* **GIVEN PROBLEM**:
Will you quote precisely the lines that run from the top of the material below to the line containing "flat: Size of", both ends included?

* **SOURCE RECORDS**:
####################

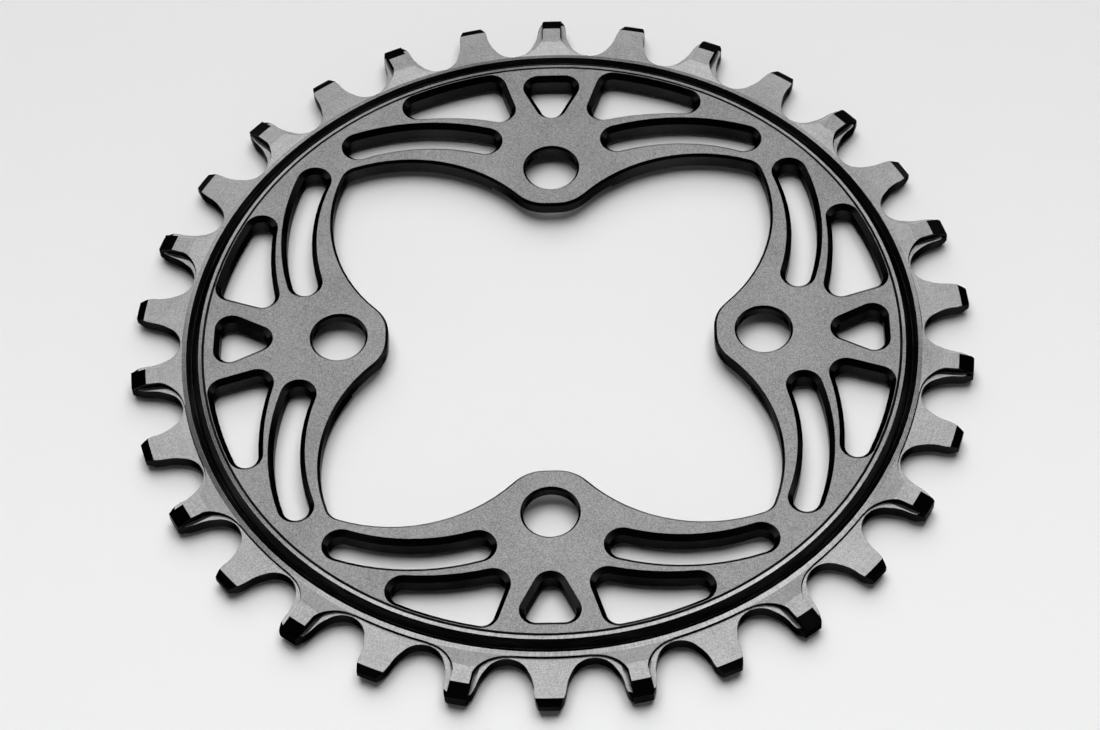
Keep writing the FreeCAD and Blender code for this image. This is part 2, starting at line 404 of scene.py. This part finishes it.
    def regions(self, s: Shader, radius: Socket, flat: Socket) -> Regions:
        """Find where each tool worked.

        Level faces are blasted inside the web's edge, turned on the rim and milled on the
        teeth. Chamfers and the teeth's bevels are cut, the rim's valley is turned coarsely,
        and upright faces are walls. Cuts, the valley and walls are where painted shade
        darkens the finish.

        Args:
            s: The shader.
            radius: Distance from the axis.
            flat: Size of the normal's upright part.

        Returns:
            Every tool but the wall's, which lies under the others, with its mask. A later
            one covers an earlier one.
        """
        level = s.ramp(flat, *self.level)
        past_web = s.ramp(radius, self.web_edge - self.border, self.web_edge + self.border)
        on_teeth = s.ramp(radius, self.tooth_start - self.border,
                          self.tooth_start + self.border)
        on_web = s.calc(Op.SUBTRACT, 1.0, past_web)
        on_rim = s.calc(Op.SUBTRACT, past_web, on_teeth)
        slanted = s.band(flat, *self.slant, self.slant_soft)
        return [
            (self.cut, slanted),
            (self.groove_painted_shade, s.calc(Op.MULTIPLY, slanted, on_rim)),
            (self.blasted, s.calc(Op.MULTIPLY, level, on_web)),
            (self.turned, s.calc(Op.MULTIPLY, level, on_rim)),
            (self.milled, s.calc(Op.MULTIPLY, level, on_teeth)),
        ]

    def blend(self, s: Shader, regions: Regions, trait: Trait) -> Socket:
        """Lay each tool's value of one trait over the wall's.

        Args:
            s: The shader.
            regions: The tools and where they worked.
            trait: The trait.

        Returns:
            The trait over the whole part.
        """
        value: Value = self.wall_painted_shade.value(trait)
        for tool, mask in regions:
            value = s.blend_numbers(mask, value, tool.value(trait))
        return value

    def rings(self, s: Shader, radius: Socket, around: Socket, z: Socket) -> Socket:
        """Lay out the turning rings, which follow the radius and the height.

        Args:
            s: The shader.
            radius: Distance from the axis.
            around: Angle about the axis.
            z: Height.

        Returns:
            The rings, about NOISE_MEAN.
        """
        place = s.join(s.calc(Op.DIVIDE, radius, self.ring_pitch),
                       s.calc(Op.MULTIPLY, around, self.ring_drift),
                       s.calc(Op.DIVIDE, z, self.ring_pitch))
        return s.noise(place, 1.0, detail=2.0, roughness=0.6)

    def arcs(self, s: Shader, radius: Socket, around: Socket) -> Socket:
        """Lay out the milling arcs.

        An arc follows r0 a + sqrt(c^2 - (r - r1)^2), where r is the radius, a the angle
        about the axis, r1 the radius where the teeth start, r0 the radius at which the
        pitch holds and c the mill's radius.

        Args:
            s: The shader.
            radius: Distance from the axis.
            around: Angle about the axis.

        Returns:
            The arcs, about NOISE_MEAN.
        """
        past_start = s.calc(Op.SUBTRACT, radius, self.tooth_start)
        chord = s.calc(Op.SUBTRACT, self.arc_radius ** 2,
                       s.calc(Op.MULTIPLY, past_start, past_start))
        sweep = s.calc(Op.ADD, s.calc(Op.MULTIPLY, around, self.tooth_start + self.arc_level),
                       s.calc(Op.ROOT, chord))
        place = s.join(s.calc(Op.DIVIDE, sweep, self.arc_pitch),
                       s.calc(Op.MULTIPLY, radius, self.arc_drift), 0.0)
        return s.noise(place, 1.0, detail=2.0, roughness=0.6)

    def relieved(self, s: Shader, marks: Socket) -> Socket:
        """Give the normal with the marks' relief, over edges that are broken by a hair.

        Args:
            s: The shader.
            marks: Height of the marks, about 0.

        Returns:
            The normal's socket.
        """
        rounded = s.add("ShaderNodeBevel", samples=self.edge_samples)
        rounded.inputs["Radius"].default_value = self.edge_round
        bump = s.add("ShaderNodeBump")
        bump.inputs["Strength"].default_value = self.relief
        bump.inputs["Distance"].default_value = self.relief_height
        s.feed(bump.inputs["Height"], marks)
        s.feed(bump.inputs["Normal"], rounded.outputs[0])
        return bump.outputs[0]


@dataclass
class Chainring:
    """The machined ring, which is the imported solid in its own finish."""

    node: str = "chainring"
    finish: AnodisedFinish = AnodisedFinish()

    def dress(self) -> bpy.types.Object:
        """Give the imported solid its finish.

        Returns:
            The dressed object.
        """
        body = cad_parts[self.node]
        body.data.materials.clear()
        body.data.materials.append(self.finish.build())
        return body


@dataclass(frozen=True)
class FloorFinish:
    """Matt pale sheet that brightens towards the front.

    Far in front of the ring, where the lamps fall off, it also glows a little where it is
    seen directly or mirrored, so that it stays pale in other views.

    Attributes:
        near: Colour in front of the ring.
        far_painted_shade: Colour behind the ring; the sheet's darkening from front to back is
            painted shade.
        reach: Distance from the axis at which each colour is reached, in metres.
        roughness: Roughness of the sheet.
        glow: Strength of the glow.
        glow_span: Places along Y where the glow begins and where it is full, in metres.
    """

    near: Triple = (0.88, 0.88, 0.88)
    far_painted_shade: Triple = (0.64, 0.64, 0.64)
    reach: float = 0.11
    roughness: float = 0.6
    glow: float = 0.40
    glow_span: Span = (-0.10, -0.60)

    def build(self) -> bpy.types.Material:
        """Make the material.

        Returns:
            The finished material.
        """
        s = Shader("pale_sheet")
        y = s.split(s.place())[1]
        sheet = s.add("ShaderNodeBsdfPrincipled")
        # painted shade: the sheet's colour darkens from the front to behind the ring
        depth = s.ramp(y, -self.reach, self.reach)
        s.feed(sheet.inputs["Base Color"], s.blend_colours(depth, self.near, self.far_painted_shade))
        sheet.inputs["Roughness"].default_value = self.roughness
        path = s.add("ShaderNodeLightPath").outputs
        seen = s.calc(Op.LARGER, path["Is Camera Ray"],
                      s.calc(Op.LARGER, path["Is Glossy Ray"], path["Is Transmission Ray"]))
        away = s.calc(Op.MULTIPLY, s.ramp(y, *self.glow_span), self.glow)
        sheet.inputs["Emission Color"].default_value = WHITE
        s.feed(sheet.inputs["Emission Strength"], s.calc(Op.MULTIPLY, seen, away))
        s.feed(s.output.inputs["Surface"], sheet.outputs[0])
        return s.material


@dataclass
class Floor:
    """Pale floor with a curved rise behind; lengths in metres.

    Attributes:
        front: Distance from the axis to the front edge.
        half_width: Half the width along X.
        sweep_start: Distance from the axis at which the rise begins.
        sweep_radius: Radius of the rise.
        sweep_points: Points along the rise.
        gap: Distance that keeps the sheet clear of the ring's underside.
        finish: The sheet's finish.
    """

    front: float = 1.6
    half_width: float = 2.4
    sweep_start: float = 1.2
    sweep_radius: float = 0.9
    sweep_points: int = 24
    gap: float = 0.00002
    finish: FloorFinish = FloorFinish()

    def build(self) -> bpy.types.Object:
        """Build the floor as one sheet.

        The sheet is a profile carried along X. Its height is 0 up to the sweep, and past
        it follows a quarter circle: z = R - R cos(t), y = start + R sin(t).

        Returns:
            The floor object.
        """
        t = np.linspace(0.0, math.pi / 2, self.sweep_points)
        y = np.concatenate([[-self.front], self.sweep_start + self.sweep_radius * np.sin(t)])
        z = np.concatenate([[0.0], self.sweep_radius * (1 - np.cos(t))]) - self.gap
        x = np.array([-self.half_width, self.half_width])
        points = np.stack([np.repeat(x, len(y)), np.tile(y, 2), np.tile(z, 2)], axis=1)
        i = np.arange(len(y) - 1)
        faces = np.stack([i, i + len(y), i + len(y) + 1, i + 1], axis=1)
        mesh = bpy.data.meshes.new("pale_floor")
        mesh.from_pydata(points.tolist(), [], faces.tolist())
        mesh.shade_smooth()
        sheet = bpy.data.objects.new("pale_floor", mesh)
        bpy.context.scene.collection.objects.link(sheet)
        mesh.materials.append(self.finish.build())
        return sheet


@dataclass(frozen=True)
class Softbox:
    """Rectangular lamp that faces the ring, with its long side level.

    Attributes:
        name: Name of the lamp.
        azimuth: Degrees from +Y towards +X.
        elevation: Degrees above the floor.
        distance: Metres from the ring.
        size: Width and height in metres.
        radiance: Brightness of the lamp's face, where 1 is white.
    """

    name: str
    azimuth: float
    elevation: float
    distance: float
    size: Span
    radiance: float

    def build(self) -> bpy.types.Object:
        """Add the lamp. A flat lamp of area A gives the radiance L at the power pi A L.

        Returns:
            The lamp object.
        """
        a, e = math.radians(self.azimuth), math.radians(self.elevation)
        away = Vector((math.sin(a) * math.cos(e), math.cos(a) * math.cos(e), math.sin(e)))
        level = Vector((1.0, 0.0, 0.0))
        level = (level - away * level.dot(away)).normalized()
        turn = Matrix((level, away.cross(level), away)).transposed().to_4x4()
        lamp = bpy.data.lights.new(self.name, "AREA")
        lamp.shape = "RECTANGLE"
        lamp.size, lamp.size_y = self.size
        lamp.energy = math.pi * self.size[0] * self.size[1] * self.radiance
        box = bpy.data.objects.new(self.name, lamp)
        box.matrix_world = Matrix.Translation(away * self.distance) @ turn
        bpy.context.scene.collection.objects.link(box)
        return box


@dataclass(frozen=True)
class Room:
    """Dim room around the ring, whose front and sides are paler near the horizon.

    With h the sine of the elevation, the level moves smoothly from the horizon's to the
    room's over the span of heights. With y the direction's share towards the rear, the
    horizon's own level moves from the front's to the rear's over the span of depths.

    Attributes:
        level: Level overhead.
        rear: Level of the horizon at the rear.
        front: Level of the horizon at the front and the sides.
        heights: Span of h.
        depths: Span of y.
    """

    level: float = 0.02
    rear: float = 0.03
    front: float = 0.60
    heights: Span = (0.15, 0.55)
    depths: Span = (0.15, 0.50)

    @staticmethod
    def fade(world: bpy.types.World, value: Socket, span: Span, ends: Span) -> Socket:
        """Turn a value into a level that moves smoothly between two ends.

        Args:
            world: The world that gets the node.
            value: Socket to follow.
            span: Lowest and highest value that matter.
            ends: Level at each of them.

        Returns:
            The level's socket.
        """
        node = world.node_tree.nodes.new("ShaderNodeMapRange")
        node.interpolation_type = "SMOOTHSTEP"
        world.node_tree.links.new(value, node.inputs["Value"])
        names = ("From Min", "From Max", "To Min", "To Max")
        for name, number in zip(names, (*span, *ends)):
            node.inputs[name].default_value = number
        return node.outputs["Result"]

    def build(self) -> bpy.types.World:
        """Make the world and put it into the scene.

        Returns:
            The world.
        """
        world = bpy.data.worlds.new("dim_room")
        world.use_nodes = True
        nodes, links = world.node_tree.nodes, world.node_tree.links
        split = nodes.new("ShaderNodeSeparateXYZ")
        links.new(nodes.new("ShaderNodeTexCoord").outputs["Generated"], split.inputs[0])
        horizon = self.fade(world, split.outputs[1], self.depths, (self.front, self.rear))
        level = self.fade(world, split.outputs[2], self.heights, (0.0, self.level))
        links.new(horizon, level.node.inputs["To Min"])
        back = nodes["Background"]
        back.inputs["Color"].default_value = WHITE
        links.new(level, back.inputs["Strength"])
        bpy.context.scene.world = world
        return world


@dataclass
class Studio:
    """What stands around the ring: the floor, two lamps and the room."""

    floor: Floor
    lamps: tuple[Softbox, ...] = (
        Softbox("softbox_overhead", azimuth=3.0, elevation=73.0, distance=1.0,
                size=(0.98, 0.68), radiance=4.5),
        Softbox("softbox_rear", azimuth=-1.0, elevation=38.0, distance=1.0,
                size=(1.26, 0.51), radiance=2.5),
    )
    room: Room = Room()

    def build(self) -> None:
        """Put up the floor, the lamps and the room."""
        self.floor.build()
        for lamp in self.lamps:
            lamp.build()
        self.room.build()


@dataclass(frozen=True)
class PhotoCamera:
    """Camera at the photograph's place, solved from the ring's edges.

    Attributes:
        place: Metres from the ring's axis, on the plane of the web's upper face.
        right: Direction of the image's right side.
        down: Direction of the image's lower side.
        ahead: Direction of view.
        focal_pixels: Focal length in pixels of the photograph.
        sensor: Width of the sensor in millimetres.
        clip: Nearest and farthest distance that is drawn, in metres.
    """

    place: Triple = (0.0140, -0.2810, 0.3854)
    right: Triple = (0.9994, 0.0017, -0.0354)
    down: Triple = (-0.0192, -0.8141, -0.5804)
    ahead: Triple = (-0.0298, 0.5807, -0.8136)
    focal_pixels: float = 3172.0
    sensor: float = 36.0
    clip: Span = (0.02, 20.0)

    def build(self, top: float) -> bpy.types.Object:
        """Create the camera and make it the scene's.

        Args:
            top: Height of the web's upper face above the floor.

        Returns:
            The camera object.
        """
        data = bpy.data.cameras.new("photo_camera")
        data.sensor_fit = "HORIZONTAL"
        data.sensor_width = self.sensor
        data.lens = self.focal_pixels / IMAGE_WIDTH * self.sensor
        data.clip_start, data.clip_end = self.clip
        camera = bpy.data.objects.new("photo_camera", data)
        right, down, ahead = (Vector(v).normalized()
                              for v in (self.right, self.down, self.ahead))
        turn = Matrix((right, -down, -ahead)).transposed().to_4x4()
        place = Vector(self.place) + Vector((0, 0, top))
        camera.matrix_world = Matrix.Translation(place) @ turn
        bpy.context.scene.collection.objects.link(camera)
        bpy.context.scene.camera = camera
        return camera


def main() -> None:
    """Dress the ring, set up the studio and the camera, and note the sizes."""
    logging.basicConfig(level=logging.INFO, format="%(name)s: %(message)s")
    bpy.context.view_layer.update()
    ring = Chainring()
    body = ring.dress()
    log.info("dressed %s with %d triangles", body.name, len(body.data.polygons))
    Studio(Floor()).build()
    PhotoCamera().build(ring.finish.top)
    bpy.context.scene.view_settings.view_transform = "Standard"
    log.info("studio and camera are in place")


if __name__ == "__main__":
    main()
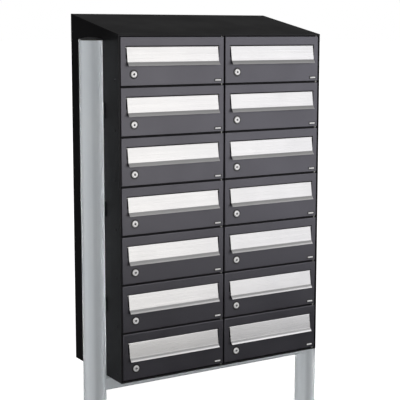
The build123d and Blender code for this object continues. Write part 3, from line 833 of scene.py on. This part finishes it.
def add_group(rows, shared, body, tag, at):
    """Adds the pieces that ride on one body, and returns the first of them."""
    made = [add_piece(f"{name}_{tag}", shared[key], body, slot, at) for key, name, slot in rows]
    return made[0]


def build_doors(materials):
    shared = {
        "leaf": with_material(door_leaf_mesh(), materials["door_powder_coat"]),
        "rod": with_material(rod_mesh(), materials["zinc_plated_steel"]),
        "left_buffer": with_material(buffer_mesh(-1), materials["rubber_pad"]),
        "right_buffer": with_material(buffer_mesh(1), materials["rubber_pad"]),
        "housing": with_material(lock_housing_mesh(), materials["lock_nickel"]),
        "nut": with_material(lock_nut_mesh(), materials["zinc_plated_steel"]),
        # black ring that paints the shadow round each lock head
        "shadow_ring": with_material(lock_shadow_ring_mesh(), materials["rubber_pad"]),
        "badge": with_material(badge_mesh(), materials["cap_plastic"]),
        "inlay": with_material(inlay_mesh(), materials["badge_white"]),
        "flap": with_material(flap_mesh(), materials["flap_stainless"]),
        "plug": with_material(lock_plug_mesh(), materials["lock_nickel"]),
        # black disc that paints the shade round the keyhole
        "shade_disc": with_material(keyhole_shade_disc_mesh(), materials["cap_plastic"]),
        "cam": with_material(lock_cam_mesh(), materials["zinc_plated_steel"]),
        "screw": with_material(lock_screw_mesh(), materials["zinc_plated_steel"]),
    }
    door_pieces = (
        ("leaf", "door_leaf", "door_powder_coat"),
        ("rod", "flap_rod", "zinc_plated_steel"),
        ("left_buffer", "left_flap_buffer", "rubber_pad"),
        ("right_buffer", "right_flap_buffer", "rubber_pad"),
        ("housing", "lock_housing", "lock_nickel"),
        ("nut", "lock_nut", "zinc_plated_steel"),
        # black ring that paints the shadow round the lock head
        ("shadow_ring", "lock_gasket", "rubber_pad"),
        ("badge", "blank_badge", "cap_plastic"),
        ("inlay", "badge_inlay", "badge_white"),
    )
    lock_pieces = (
        ("plug", "lock_plug", "lock_nickel"),
        # black disc that paints the shade round the keyhole
        ("shade_disc", "key_shutter", "cap_plastic"),
        ("cam", "lock_cam", "zinc_plated_steel"),
        ("screw", "lock_screw", "zinc_plated_steel"),
    )
    for column in COLUMNS:
        for row in ROWS:
            tag = f"{column}_{row}"
            lo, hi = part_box(f"door_{tag}")
            at = ((lo.x + hi.x) / 2, 0, hi.z)
            leaf = add_group(door_pieces, shared, f"door_{tag}", tag, at)
            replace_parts(leaf, f"door_{tag}")
            flap = add_piece(f"letter_flap_{tag}", shared["flap"], f"flap_{tag}", "flap_stainless", at)
            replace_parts(flap, f"flap_{tag}")
            plug = add_group(lock_pieces, shared, f"lock_{tag}", tag, at)
            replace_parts(plug, f"lock_{tag}")


def build_stand(materials):
    lo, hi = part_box("left_post")
    post = with_material(post_mesh(lo.z, hi.z), materials["post_aluminium"])
    cap = with_material(cap_mesh(hi.z), materials["cap_plastic"])
    for side in COLUMNS:
        lo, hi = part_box(f"{side}_post")
        at = ((lo.x + hi.x) / 2, (lo.y + hi.y) / 2, 0)
        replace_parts(add_piece(f"{side}_tube", post, "cabinet", "post_aluminium", at), f"{side}_post")
        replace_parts(add_piece(f"{side}_post_cap", cap, "cabinet", "cap_plastic", at), "post_caps")


def dress_cad_nodes(materials):
    """CAD nodes whose shape is already right get their material."""
    slots = {entry["node"]: entry["material_slot"] for entry in frame["record"]["subparts"]}
    for name, node in frame["nodes"].items():
        if node.hide_render:
            continue
        for place in node.material_slots:
            place.material = materials[slots[name]]


# ------------------------------------------------- camera, lights and floor

def make_camera():
    data = bpy.data.cameras.new("camera")
    data.sensor_width = 36.0
    data.lens = CAMERA_LENS
    data.shift_y = CAMERA_SHIFT_Y
    data.clip_end = 200.0
    camera = bpy.data.objects.new("camera", data)
    camera.location = CAMERA_POS
    camera.rotation_euler = (math.pi / 2 - CAMERA_PITCH, 0, -CAMERA_YAW)
    bpy.context.scene.collection.objects.link(camera)
    bpy.context.scene.camera = camera


def softbox(name, at, target, width, height, radiance, tint=(1, 1, 1)):
    """Rectangular light of even brightness, aimed at a point and not seen by the camera."""
    data = bpy.data.lights.new(name, "AREA")
    data.shape = "RECTANGLE"
    data.size = width
    data.size_y = height
    data.energy = radiance * math.pi * width * height
    data.color = tint
    light = bpy.data.objects.new(name, data)
    light.location = at
    light.rotation_euler = (Vector(at) - Vector(target)).to_track_quat("Z", "Y").to_euler()
    light.visible_camera = False
    bpy.context.scene.collection.objects.link(light)
    return light


def group(name, objects):
    collection = bpy.data.collections.new(name)
    for item in objects:
        collection.objects.link(item)
    return collection


def make_world():
    """Pale to the camera; for the object, a dim studio with glows to the left, in front and overhead."""
    world = bpy.data.worlds.new("studio")
    bpy.context.scene.world = world
    world.use_nodes = True
    tree = world.node_tree
    tree.nodes.clear()

    def node(kind, inputs=None, **settings):
        made = tree.nodes.new(kind)
        for key, value in settings.items():
            setattr(made, key, value)
        for key, value in (inputs or {}).items():
            if isinstance(value, bpy.types.NodeSocket):
                tree.links.new(value, made.inputs[key])
            else:
                made.inputs[key].default_value = value
        return made

    direction = node("ShaderNodeTexCoord").outputs["Generated"]

    def glow(towards, start, end, strength):
        share = node("ShaderNodeVectorMath", {0: direction, 1: towards}, operation="DOT_PRODUCT")
        ramp = node(
            "ShaderNodeMapRange",
            {
                "Value": share.outputs["Value"],
                "From Min": start,
                "From Max": end,
                "To Min": 0.0,
                "To Max": strength,
            },
            interpolation_type="SMOOTHSTEP",
        )
        return ramp.outputs[0]

    level = None
    for towards, start, end, strength in WORLD_GLOWS:
        part = glow(Vector(towards).normalized(), start, end, strength)
        level = node("ShaderNodeMath", {0: part, 1: WORLD_BASE if level is None else level}).outputs[0]
    lit = node("ShaderNodeBackground", {"Strength": level})
    seen = node("ShaderNodeBackground", {"Color": (1.0, 1.0, 1.0, 1.0), "Strength": 1.0})
    path = node("ShaderNodeLightPath")
    both = node(
        "ShaderNodeMixShader",
        {0: path.outputs["Is Camera Ray"], 1: lit.outputs[0], 2: seen.outputs[0]},
    )
    node("ShaderNodeOutputWorld", {"Surface": both.outputs[0]})


def make_floor():
    """Plain pale floor, glowing to white away from the object so that it has no horizon."""
    bm = bmesh.new()
    bmesh.ops.create_grid(bm, x_segments=2, y_segments=2, size=FLOOR_HALF)
    mesh = bpy.data.meshes.new("floor")
    bm.to_mesh(mesh)
    bm.free()
    m = Nodes("floor")
    place = m.add("ShaderNodeTexCoord").outputs["Object"]
    away = m.add("ShaderNodeVectorMath", {0: place}, operation="LENGTH").outputs["Value"]
    glow = m.add(
        "ShaderNodeMapRange",
        {"Value": away, "From Min": FLOOR_NEAR, "From Max": FLOOR_FAR, "To Min": FLOOR_GLOW, "To Max": 1.0},
        interpolation_type="SMOOTHSTEP",
    )
    m.set(
        Base_Color=colour(0.80, 0.80, 0.80),
        Roughness=0.9,
        Specular_IOR_Level=0.0,
        Emission_Color=colour(1.0, 1.0, 1.0),
        Emission_Strength=glow.outputs[0],
    )
    mesh.materials.append(m.material)
    floor = bpy.data.objects.new("floor", mesh)
    floor.location = (0, 0, cad_bounds[0].z - FLOOR_DROP)
    floor.visible_glossy = False
    floor.visible_diffuse = False
    bpy.context.scene.collection.objects.link(floor)
    floor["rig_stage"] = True


def make_lights():
    """Soft boxes for the painted sheet, and a ring of pale panels for the bare metal alone."""
    stand = [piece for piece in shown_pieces() if piece.get("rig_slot") == "post_aluminium"]
    stand.append(frame["nodes"]["crossbar"])
    painted = [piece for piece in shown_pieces() if piece not in stand]
    turned_away = [piece for piece in painted if piece.name not in ("left_side_panel", "roof")]
    takers = {"painted": group("painted", painted), "turned_away": group("turned_away", turned_away)}
    bare = group("bare_stand", stand)
    for name, at, width, height, radiance, tint, taken_by in SOFTBOXES:
        target = (math.copysign(AIM_X, at[0]), math.copysign(FACE_Y, at[1]), AIM_Z)
        light = softbox(name, at, target, width, height, radiance, tint)
        light.light_linking.receiver_collection = takers[taken_by]
    for azimuth, radiance in STAND_RING:
        turn = math.radians(azimuth)
        at = (RING_R * math.sin(turn), -RING_R * math.cos(turn), RING_Z)
        light = softbox(f"ring_{azimuth}", at, (0, 0, RING_Z), RING_W, RING_H, radiance)
        light.data.cycles.use_multiple_importance_sampling = False
        light.light_linking.receiver_collection = bare
        light.light_linking.blocker_collection = bare


FLOOR_HALF = 2000.0
# distances over which the floor brightens to white, and its glow under the object
FLOOR_NEAR = 0.4
FLOOR_FAR = 2.8
FLOOR_GLOW = 0.72
FLOOR_DROP = 0.5 * MM
AIM_X = 0.1
AIM_Z = 1.45
WORLD_BASE = 0.02
# towards, where the glow starts and is full (cosine from its middle), strength
WORLD_GLOWS = (
    ((-1.0, -0.25, 0.0), 0.35, 0.95, 0.9),
    ((0.25, -0.75, 0.9), 0.5, 0.95, 0.8),
    ((0.65, 0.72, 0.35), 0.7, 1.0, 0.22),
)
# name, place, width, height, radiance, tint, group of pieces that takes the light
SOFTBOXES = (
    ("key_warm", (0.45, -2.15, 1.55), 1.3, 1.9, 1.95, (1.0, 0.985, 0.96), "painted"),
    ("key_cool", (1.62, -1.62, 1.55), 1.3, 1.9, 1.75, (0.97, 0.97, 1.0), "painted"),
    ("front_left", (-3.0, -2.2, 1.2), 1.2, 2.2, 0.8, (1.0, 1.0, 1.0), "turned_away"),
    ("back_left", (-1.5, 2.6, 1.9), 1.6, 1.6, 4.5, (0.98, 0.99, 1.0), "turned_away"),
    ("back_right", (1.7, 2.2, 1.6), 1.6, 1.8, 3.5, (1.0, 0.99, 0.97), "turned_away"),
    ("back_low", (0.0, 2.8, 1.0), 3.0, 2.4, 1.3, (1.0, 1.0, 1.0), "turned_away"),
    ("right_side", (3.0, 0.3, 1.7), 1.6, 2.0, 2.5, (1.0, 1.0, 1.0), "turned_away"),
)
# azimuth round the unit, from the front towards +X, and radiance
STAND_RING = ((-170, 0.8), (-120, 0.4), (-20, 0.28), (30, 0.45), (80, 0.9), (130, 1.1))
RING_R = 3.0
RING_Z = 0.9
RING_W = 2.8
RING_H = 5.0


bpy.context.scene.view_settings.view_transform = "Standard"
make_camera()
make_world()
make_floor()
MATERIALS = make_materials()
build_doors(MATERIALS)
build_stand(MATERIALS)
dress_cad_nodes(MATERIALS)
make_lights()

####################

* **WRITTEN ANSWER**:
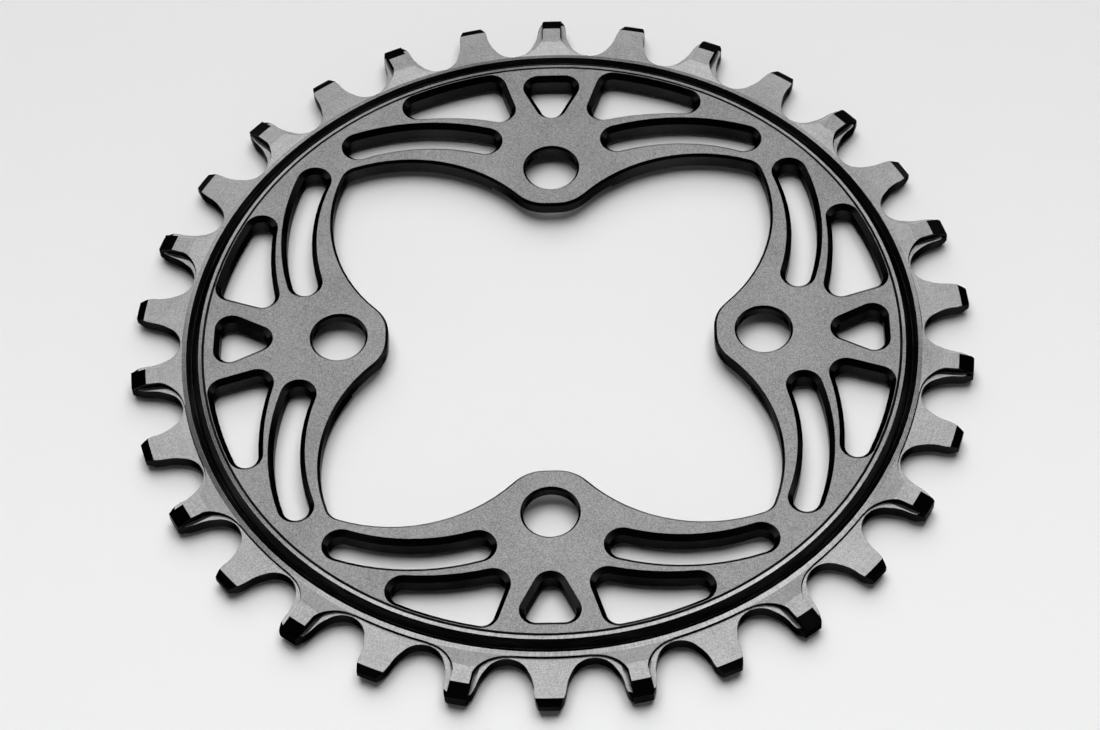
Keep writing the FreeCAD and Blender code for this image. This is part 2, starting at line 404 of scene.py. This part finishes it.
    def regions(self, s: Shader, radius: Socket, flat: Socket) -> Regions:
        """Find where each tool worked.

        Level faces are blasted inside the web's edge, turned on the rim and milled on the
        teeth. Chamfers and the teeth's bevels are cut, the rim's valley is turned coarsely,
        and upright faces are walls. Cuts, the valley and walls are where painted shade
        darkens the finish.

        Args:
            s: The shader.
            radius: Distance from the axis.
            flat: Size of the normal's upright part.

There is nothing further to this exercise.